Advantages of Foreign Direct Investment

Economic Growth and Job Creation

One of the primary benefits of FDI is its ability to stimulate economic growth in the host country. When foreign companies invest in infrastructure, factories, or service centers, they create jobs for local workers. This leads to increased income levels and improved living standards.

For example, when a multinational corporation establishes a manufacturing plant in a developing country, it hires local employees, trains them, and boosts the region’s economic activity. These jobs often lead to better wages and skill development for workers, which can have a ripple effect on the local economy.

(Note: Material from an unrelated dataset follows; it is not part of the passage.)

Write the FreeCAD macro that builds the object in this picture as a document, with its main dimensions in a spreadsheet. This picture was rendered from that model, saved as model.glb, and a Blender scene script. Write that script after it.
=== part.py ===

Access to Advanced Technology

Foreign investors often bring advanced technologies, management practices, and expertise to the host country. This transfer of knowledge can significantly benefit the local economy by modernizing industries and improving productivity. Host countries can adopt and adapt these technologies to meet local needs, leading to innovation and increased competitiveness in global markets.

Boosting Infrastructure Development

FDI often leads to infrastructure improvements in the host country. To support their operations, foreign investors may invest in roads, energy facilities, communication networks, and other infrastructure. This not only benefits the investing company but also enhances the overall quality of life for local communities by improving access to essential services.

Enhancing International Trade

When foreign companies establish operations in a new country, they often create goods and services for export. This increases the host country’s participation in global trade. Additionally, the home country benefits by accessing new markets and opportunities for its companies. Over time, this can lead to stronger economic ties and diplomatic relations between the two nations.

Increasing Tax Revenue

Foreign Direct Investment can significantly boost the tax revenue of the host country. By taxing the profits of foreign companies, the government can fund public services such as education, healthcare, and infrastructure. This helps the host country address pressing social and economic challenges.

Potential Challenges of FDI

Loss of Local Control

One concern associated with FDI is the potential loss of control over key industries. When foreign companies own and manage critical sectors, such as energy or telecommunications, the host country may become dependent on external decision-makers. This can raise concerns about national sovereignty and economic stability.

Repatriation of Profits

Foreign investors often send profits back to their home countries rather than reinvesting them in the host country. This practice, known as profit repatriation, can limit the long-term benefits of FDI for the host economy. While the initial investment boosts economic activity, the continuous outflow of profits may reduce its overall impact.

Environmental Concerns

In some cases, foreign investors may exploit the natural resources of the host country without sufficient regard for environmental sustainability. For example, mining companies may cause deforestation, water pollution, or habitat destruction, leading to long-term ecological damage. Host countries must enforce strong environmental regulations to mitigate these risks.

Uneven Economic Development

FDI can sometimes lead to uneven economic development within a country. For example, foreign investors may focus on urban areas or regions with better infrastructure, leaving rural areas underdeveloped. This can exacerbate income inequality and regional disparities.

Balancing the Pros and Cons of FDI

The Role of Government Policies

Governments play a crucial role in maximizing the benefits of FDI while minimizing its drawbacks. Policies that encourage foreign investment while protecting national interests are essential. For example, governments can impose requirements for technology transfer, local employment, and reinvestment of profits to ensure that FDI benefits the host economy.

Encouraging Sustainable Practices

To address environmental concerns, governments can implement regulations that require foreign companies to adopt sustainable practices. This includes measures to reduce carbon emissions, conserve natural resources, and minimize waste. Collaboration between governments, foreign investors, and local communities is key to achieving sustainability.

Promoting Fair Trade and Competition

To prevent monopolistic behavior by foreign companies, governments should enforce fair trade and competition laws. These measures ensure that local businesses can compete on a level playing field, fostering a healthy and dynamic economy.

FDI in Practice: Success Stories

Examples of Positive Impact

Several countries have successfully leveraged FDI to achieve economic growth and development. For instance, China has attracted significant FDI in manufacturing and technology sectors, transforming it into a global economic powerhouse. Similarly, countries like Singapore and Ireland have used FDI to create thriving financial and tech industries.

Lessons Learned

These success stories highlight the importance of strategic planning, effective policies, and strong institutions in managing FDI. By learning from these examples, other countries can create an environment that attracts high-quality investment while safeguarding national interests.

Conclusion

Foreign Direct Investment can be a powerful driver of economic growth, technological advancement, and international trade. It offers significant benefits for both host and home countries, including job creation, infrastructure development, and increased tax revenue. However, FDI also comes with challenges, such as potential loss of control, environmental risks, and uneven development.

To determine whether FDI is good, one must consider its overall impact on the economy, society, and environment. With effective government policies, sustainable practices, and a commitment to fair trade, FDI can be a valuable tool for global economic integration and mutual prosperity. By balancing the pros and cons, countries can harness the full potential of Foreign Direct Investment.